A Multi-Output Regression Model for Energy Consumption Prediction Based on Optimized Multi-Kernel Learning: A Case Study of Tin Smelting Process

Abstract

Energy consumption forecasting plays an important role in energy management, conservation, and optimization in manufacturing companies. Aiming at the tin smelting process with multiple types of energy consumption and a strong coupling with energy consumption, the traditional prediction model cannot be applied to the multi-output problem. Moreover, the data collection frequency of different processes is inconsistent, resulting in few effective data samples and strong nonlinearity.
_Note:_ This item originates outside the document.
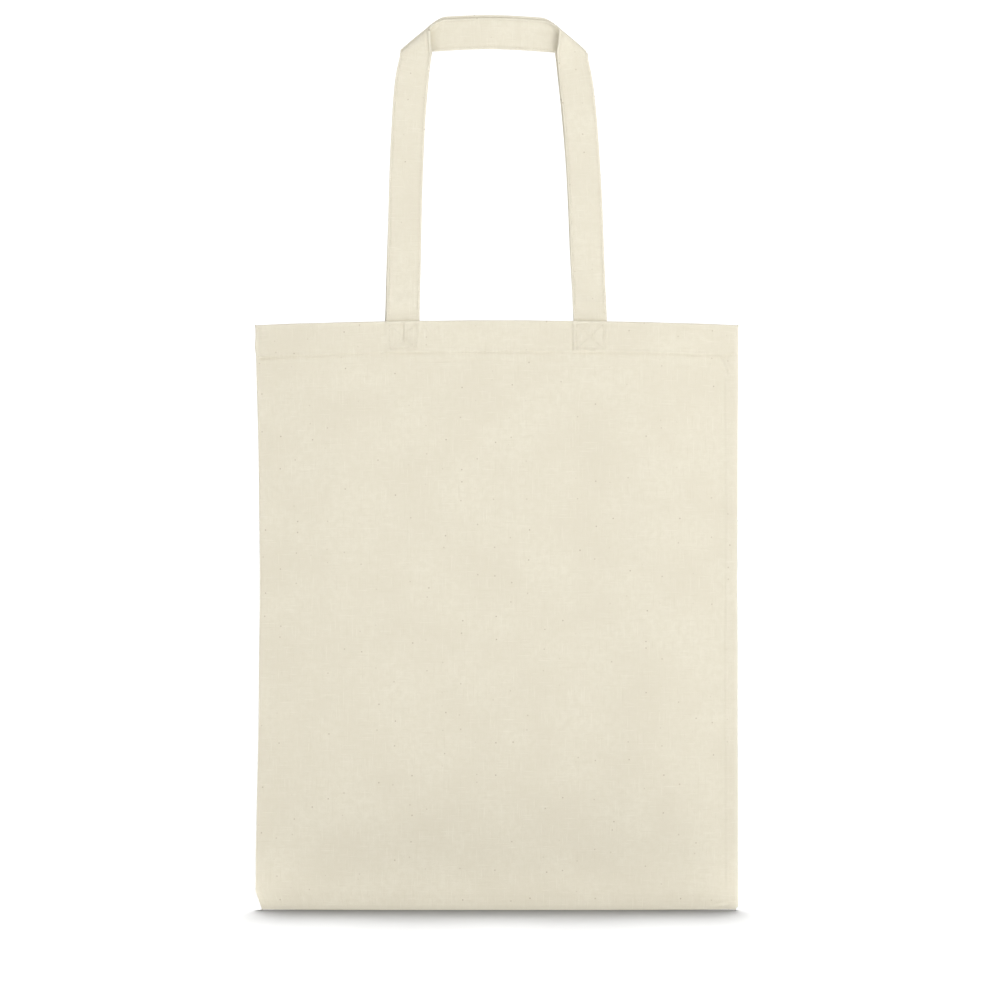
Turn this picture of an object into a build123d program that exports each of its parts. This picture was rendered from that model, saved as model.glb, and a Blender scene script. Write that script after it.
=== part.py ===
from build123d import *
import os
from math import atan2, cos, degrees, pi, sin

# A flat, unlined canvas tote bag with two long carrying handles, upright as it hangs.
# Lengths are in millimetres. X runs across the bag, Y from the front to the back, and Z up.
# The origin is the middle of the bottom edge. The front pieces lie at -Y, and each back piece
# is the mirror image of its front one. The cloth stands a little open, so the bag is hollow.

# The body
bag_width = 360.0          # across the side seams
rim_height = 440.0         # at the middle of the mouth, where the handles lift it
rim_droop = 4.0            # how much lower the rim hangs at the side seams
cloth = 0.5                # one layer of canvas
belly_depth = 9.0          # from the bag's middle plane to a panel's outer face
edge_depth = 2.4           # the same at the side seams
bottom_depth = 3.0         # and in the middle of the bottom seam
flat_half = 110.0          # half the width over which a panel is flat
belly_height = 100.0       # the panels reach their full depth at this height
corner_height = 14.0       # the bottom left corner isn't fully turned out: it is cut off this high
corner_width = 6.0         # and this wide
ply_gap = 0.02             # between two layers that lie on each other

# The hem and the seams
hem_depth = 25.0
hem_plies = 0.9            # thickness of the layers turned in
allowance_width = 9.0      # cloth turned inside at a seam
allowance_plies = 0.9
seam_end_gap = 1.0         # the side allowances end this far below the hem
overlock = 0.7             # width of the thread cast over the allowance's cut edges
thread = 0.4               # width of a row of stitches
thread_rise = 0.2          # how far a row of stitches stands off the cloth
hem_row = 24.0             # the hem's row of stitches, below the rim
seam_row = 1.4             # the side seam's row of stitches, in from the edge

# The handles
strap_width = 25.0
strap_plies = 1.2
strap_half_spacing = 69.7  # from the middle to the centre of a strap's end
sewn_length = 23.0         # how far a strap's end reaches down inside the hem
box_inset = 2.4            # the stitched box lies this far inside the strap's edges
leg_middle_height = 140.0  # heights above the rim of the points that shape a leg
left_leg_lean = 3.5        # how far a leg has come inwards at that height
right_leg_lean = 6.4
left_leg_slope = 0.01      # how much a leg leans inwards per millimetre where it leaves the rim
right_leg_slope = 0.045
shoulder_height = 200.0    # where the fold starts at the outer edge of a leg
crown_height = 224.2       # where it ends, at the top edge
crown_turn = 6.0           # how much more than its chord the leg's last stretch leans
crown_arch = 1.0           # the top edge is this much higher in the middle
left_shoulder = -71.9      # X of the fold's outer and inner ends
left_crown = -42.8
right_shoulder = 66.5
right_crown = 36.1
fold_gap = 0.2             # between the leg and the top stretch behind it
fold_width = 1.2           # width of the fold that joins them
strap_row = 1.8            # rows of stitches, in from the strap's edges
back_handle_shift = -1.2   # the back handle stands this far to one side of the front one
hinge_gap = 0.4            # a handle starts this far above its sewn ends
handles_apart = 0.5        # between the two handles at the top

half_width = bag_width / 2
rim_margin = 0.1           # the sewn ends reach this far short of the rim's middle height
sewn_top = rim_height - rim_margin
handle_base = sewn_top + hinge_gap
hem_outer = cloth + ply_gap
hem_inner = hem_outer + hem_plies
strap_outer_y = -belly_depth + hem_inner + ply_gap
strap_inner_y = strap_outer_y + strap_plies
handle_top_y = -handles_apart / 2 - fold_gap - strap_plies
handle_lean = atan2(handle_top_y - strap_inner_y, crown_height)
hem_start = rim_height - rim_droop - hem_depth
reach = 20.0               # how far a cutting outline runs past what it cuts
section_heights = (0, corner_height, 0.35 * belly_height, 0.65 * belly_height, belly_height, rim_height)

# A handle is drawn flat in this leaning plane: local X across the bag, local Y up the strap,
# and the normal pointing out of the bag's front. The plane holds the inner faces of the legs.
strap_plane = Plane(
    origin=(0, strap_inner_y, handle_base),
    x_dir=(1, 0, 0),
    z_dir=(0, -cos(handle_lean), sin(handle_lean)),
)

os.makedirs("parts", exist_ok=True)


def save(piece, node):
    """Labels a finished piece and writes it as the node of that name."""
    piece.part.label = node
    export_step(piece.part, f"parts/{node}.step")


def half_depth(height):
    """How far a panel's outer face stands from the middle plane, as the bag fills out upwards."""
    rise = min(height / belly_height, 1)
    return bottom_depth + (belly_depth - bottom_depth) * sin(rise * pi / 2)


def front_line(height, inset):
    """The front half of the bag's outline at a height, moved inwards by inset."""
    cut_off = corner_width * max(1 - height / corner_height, 0)
    left = -half_width + cut_off + inset
    right = half_width - inset
    face = -half_depth(height) + inset
    edge = -edge_depth + inset
    return [(left, 0), (left, edge), (-flat_half, face), (flat_half, face), (right, edge), (right, 0)]


def front_band(height, outer, inner):
    """The cross-section at a height, between two insets of the front outline."""
    with BuildSketch(Plane.XY.offset(height)) as band:
        with BuildLine():
            Polyline(*front_line(height, outer), *reversed(front_line(height, inner)), close=True)
        make_face()
    return band.sketch


def below_rim(top, bottom):
    """The outline between two distances below the rim, which arches up in the middle."""
    with BuildSketch(Plane.XZ) as outline:
        with BuildLine():
            upper = ThreePointArc(
                (-half_width, rim_height - rim_droop - top),
                (0, rim_height - top),
                (half_width, rim_height - rim_droop - top),
            )
            lower = ThreePointArc(
                (-half_width, rim_height - rim_droop - bottom),
                (0, rim_height - bottom),
                (half_width, rim_height - rim_droop - bottom),
            )
            Line(upper @ 0, lower @ 0)
            Line(upper @ 1, lower @ 1)
        make_face()
    return outline.sketch


def make_panel(side, behind):
    with BuildPart() as panel:
        loft([front_band(height, 0, cloth) for height in section_heights], ruled=True)
        with BuildSketch(Plane.XY):
            with BuildLine():
                Polyline(*front_line(0, 0), close=True)
            make_face()
        extrude(amount=cloth)
        extrude(below_rim(0, rim_height + reach), amount=reach, both=True, mode=Mode.INTERSECT)
        if behind:
            mirror(about=Plane.XZ, mode=Mode.REPLACE)
    save(panel, f"{side}_panel")


def make_hem(side, behind):
    with BuildPart() as hem:
        extrude(front_band(hem_start, hem_outer, hem_inner), amount=rim_height - hem_start)
        extrude(below_rim(0, hem_depth), amount=reach, both=True, mode=Mode.INTERSECT)
        if behind:
            mirror(about=Plane.XZ, mode=Mode.REPLACE)
    save(hem, f"{side}_hem")


def make_hem_thread(side, behind):
    """The hem's row of stitches: its needle thread outside and its bobbin thread inside."""
    with BuildPart() as row:
        for outer, inner in ((-thread_rise, 0), (hem_inner, hem_inner + thread_rise)):
            extrude(front_band(hem_start, outer, inner), amount=rim_height - hem_start)
        row_outline = below_rim(hem_row - thread / 2, hem_row + thread / 2)
        extrude(row_outline, amount=reach, both=True, mode=Mode.INTERSECT)
        with BuildSketch(Plane.XY.offset(hem_start)):
            Rectangle(bag_width - 2 * edge_depth, 2 * (belly_depth + reach))
        extrude(amount=hem_depth, mode=Mode.INTERSECT)
        if behind:
            mirror(about=Plane.XZ, mode=Mode.REPLACE)
    save(row, f"{side}_hem_thread")


def make_side_allowance(side, sign):
    top = rim_height - rim_droop - hem_depth - seam_end_gap
    start = corner_height
    middle = sign * (half_width - cloth - ply_gap - allowance_width / 2)
    with BuildPart() as allowance:
        with BuildSketch(Plane.XY.offset(start)):
            with Locations((middle, 0)):
                Rectangle(allowance_width, allowance_plies)
        extrude(amount=top - start)
    save(allowance, f"{side}_seam_allowance")
    with BuildPart() as cast_over:
        with BuildSketch(Plane.XY.offset(start)):
            with Locations((middle - sign * (allowance_width + overlock) / 2, 0)):
                Rectangle(overlock, allowance_plies + 2 * thread_rise)
        extrude(amount=top - start)
    save(cast_over, f"{side}_overlock_thread")
    with BuildPart() as row:
        with BuildSketch(Plane.XY.offset(start)):
            with Locations((sign * (half_width - seam_row), 0)):
                with GridLocations(0, allowance_plies + thread_rise, 1, 2):
                    Rectangle(thread, thread_rise)
        extrude(amount=top - start)
    save(row, f"{side}_seam_thread")


def make_bottom_allowance():
    length = bag_width - 4 * allowance_width
    base = cloth + ply_gap
    with BuildPart() as allowance:
        with BuildSketch(Plane.XY.offset(base)):
            Rectangle(length, allowance_plies)
        extrude(amount=allowance_width)
    save(allowance, "bottom_seam_allowance")
    with BuildPart() as cast_over:
        with BuildSketch(Plane.XY.offset(base + allowance_width)):
            Rectangle(length, allowance_plies + 2 * thread_rise)
        extrude(amount=overlock)
    save(cast_over, "bottom_overlock_thread")
    with BuildPart() as row:
        with BuildSketch(Plane.XY.offset(seam_row)):
            with GridLocations(0, allowance_plies + thread_rise, 1, 2):
                Rectangle(length, thread_rise)
        extrude(amount=thread)
    save(row, "bottom_seam_thread")


def make_strap_end(side, behind, end, middle):
    """The end of a handle, flat inside the hem, and the box and cross stitched through it."""
    shift = back_handle_shift if behind else 0
    with BuildPart() as sewn:
        with BuildSketch(Plane.XZ.offset(-strap_outer_y)):
            with Locations((middle + shift, sewn_top - sewn_length / 2)):
                Rectangle(strap_width, sewn_length)
        extrude(amount=-strap_plies)
        if behind:
            mirror(about=Plane.XZ, mode=Mode.REPLACE)
    save(sewn, f"{side}_{end}_strap_end")
    box_width = strap_width - 2 * box_inset
    box_height = sewn_length - 2 * box_inset
    diagonal = (box_width**2 + box_height**2) ** 0.5
    slope = degrees(atan2(box_height, box_width))
    with BuildPart() as stitches:
        for face in (belly_depth, -strap_inner_y - thread_rise):
            with BuildSketch(Plane.XZ.offset(face)):
                with Locations((middle + shift, sewn_top - sewn_length / 2)):
                    Rectangle(box_width, box_height)
                    Rectangle(box_width - 2 * thread, box_height - 2 * thread, mode=Mode.SUBTRACT)
                    Rectangle(diagonal - 2 * thread, thread, rotation=slope)
                    Rectangle(diagonal - 2 * thread, thread, rotation=-slope)
        extrude(amount=thread_rise)
        if behind:
            mirror(about=Plane.XZ, mode=Mode.REPLACE)
    save(stitches, f"{side}_{end}_box_thread")


def leg_edge(side, inset):
    """The points along a leg at a distance in from its outer edge, and its directions at both ends."""
    sign = -1 if side == "left" else 1
    slope = left_leg_slope if side == "left" else right_leg_slope
    lean = left_leg_lean if side == "left" else right_leg_lean
    shoulder = left_shoulder if side == "left" else right_shoulder
    crown = left_crown if side == "left" else right_crown
    share = inset / strap_width
    outer = strap_half_spacing + strap_width / 2 - inset
    fold = (shoulder + (crown - shoulder) * share, shoulder_height + (crown_height - shoulder_height) * share)
    middle = (sign * (outer - lean), leg_middle_height)
    leaving = (-sign * slope, 1)
    arriving = (fold[0] - middle[0] - sign * crown_turn, fold[1] - middle[1])
    return [(sign * outer, 0), middle, fold], [leaving, arriving]


def leg_outline(side, from_inset, to_inset):
    """A leg between two insets from its outer edge, cut off along its fold at the top."""
    outer_points, outer_ends = leg_edge(side, from_inset)
    inner_points, inner_ends = leg_edge(side, to_inset)
    with BuildSketch() as leg:
        with BuildLine():
            outer = Spline(*outer_points, tangents=outer_ends)
            inner = Spline(*inner_points, tangents=inner_ends)
            Line(outer @ 0, inner @ 0)
            Line(outer @ 1, inner @ 1)
        make_face()
    return leg.sketch


def top_outline():
    """The top stretch, with both ends cut off along the folds."""
    middle = (left_crown + right_crown) / 2
    with BuildSketch() as top:
        with BuildLine():
            edge = ThreePointArc(
                (left_crown, crown_height),
                (middle, crown_height + crown_arch),
                (right_crown, crown_height),
            )
            Polyline(edge @ 1, (right_shoulder, shoulder_height), (left_shoulder, shoulder_height), edge @ 0)
        make_face()
    return top.sketch


def fold_outline(shoulder, crown):
    """The narrow fold along which a leg turns into the top stretch."""
    inward = fold_width if shoulder < 0 else -fold_width
    with BuildSketch() as fold:
        with BuildLine():
            Polyline(
                (shoulder, shoulder_height),
                (crown, crown_height),
                (crown + inward, crown_height),
                (shoulder + inward, shoulder_height),
                close=True,
            )
        make_face()
    return fold.sketch


def make_handle(side, behind):
    shift = back_handle_shift if behind else 0
    plane = Plane(
        origin=strap_plane.origin + Vector(shift, 0, 0),
        x_dir=strap_plane.x_dir,
        z_dir=strap_plane.z_dir,
    )
    top_plane = plane.offset(-fold_gap - strap_plies)
    with BuildPart() as strap:
        with BuildSketch(plane):
            add(leg_outline("left", 0, strap_width))
            add(leg_outline("right", 0, strap_width))
        extrude(amount=strap_plies)
        with BuildSketch(top_plane):
            add(top_outline())
        extrude(amount=strap_plies)
        with BuildSketch(top_plane):
            add(fold_outline(left_shoulder, left_crown))
            add(fold_outline(right_shoulder, right_crown))
        extrude(amount=2 * strap_plies + fold_gap)
        if behind:
            mirror(about=Plane.XZ, mode=Mode.REPLACE)
    save(strap, f"{side}_strap")
    with BuildPart() as rows:
        with BuildSketch(plane.offset(strap_plies)):
            for inset in (strap_row, strap_width - strap_row - thread):
                add(leg_outline("left", inset, inset + thread))
                add(leg_outline("right", inset, inset + thread))
        extrude(amount=thread_rise)
        if behind:
            mirror(about=Plane.XZ, mode=Mode.REPLACE)
    save(rows, f"{side}_strap_thread")


for side, behind in (("front", False), ("back", True)):
    make_panel(side, behind)
    make_hem(side, behind)
    make_hem_thread(side, behind)
    make_strap_end(side, behind, "left", -strap_half_spacing)
    make_strap_end(side, behind, "right", strap_half_spacing)
    make_handle(side, behind)

make_side_allowance("left", -1)
make_side_allowance("right", 1)
make_bottom_allowance()
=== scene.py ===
import math

import bpy
import numpy as np
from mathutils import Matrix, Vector, noise


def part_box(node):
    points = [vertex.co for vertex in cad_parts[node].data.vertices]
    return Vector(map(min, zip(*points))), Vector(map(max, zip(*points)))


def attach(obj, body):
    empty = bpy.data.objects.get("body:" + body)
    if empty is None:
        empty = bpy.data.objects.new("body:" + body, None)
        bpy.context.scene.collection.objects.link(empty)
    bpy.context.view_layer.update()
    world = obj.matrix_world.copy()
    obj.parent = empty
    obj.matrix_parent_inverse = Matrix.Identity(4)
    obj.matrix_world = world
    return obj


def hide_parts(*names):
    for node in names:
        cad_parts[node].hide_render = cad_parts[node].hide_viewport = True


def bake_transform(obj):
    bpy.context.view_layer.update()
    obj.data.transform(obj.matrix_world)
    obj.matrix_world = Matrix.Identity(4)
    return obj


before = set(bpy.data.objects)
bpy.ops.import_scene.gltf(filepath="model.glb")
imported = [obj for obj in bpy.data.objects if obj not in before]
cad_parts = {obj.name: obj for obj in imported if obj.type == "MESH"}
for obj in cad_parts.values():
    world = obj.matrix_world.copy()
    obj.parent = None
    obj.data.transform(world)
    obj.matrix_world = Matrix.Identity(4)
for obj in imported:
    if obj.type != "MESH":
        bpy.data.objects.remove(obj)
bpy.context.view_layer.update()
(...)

In this paper, we propose a multi-kernel multi-output support vector regression model optimized based on a differential evolutionary algorithm for the prediction of multiple types of energy consumption in tin smelting. Redundant feature variables are eliminated using the distance correlation coefficient method, multi-kernel learning is introduced to improve the multi-output support vector regression model, and a differential evolutionary algorithm is used to optimize the model hyperparameters. The validity and superiority of the model was verified using the energy consumption data of a non-ferrous metal producer in Southwest China. The experimental results show that the proposed model outperformed multi-output Gaussian process regression (MGPR) and a multi-layer perceptron neural network (MLPNN) in terms of measurement capability. Finally, this paper uses a grey correlation analysis model to discuss the influencing factors on the integrated energy consumption of the tin smelting process and gives corresponding energy-saving suggestions.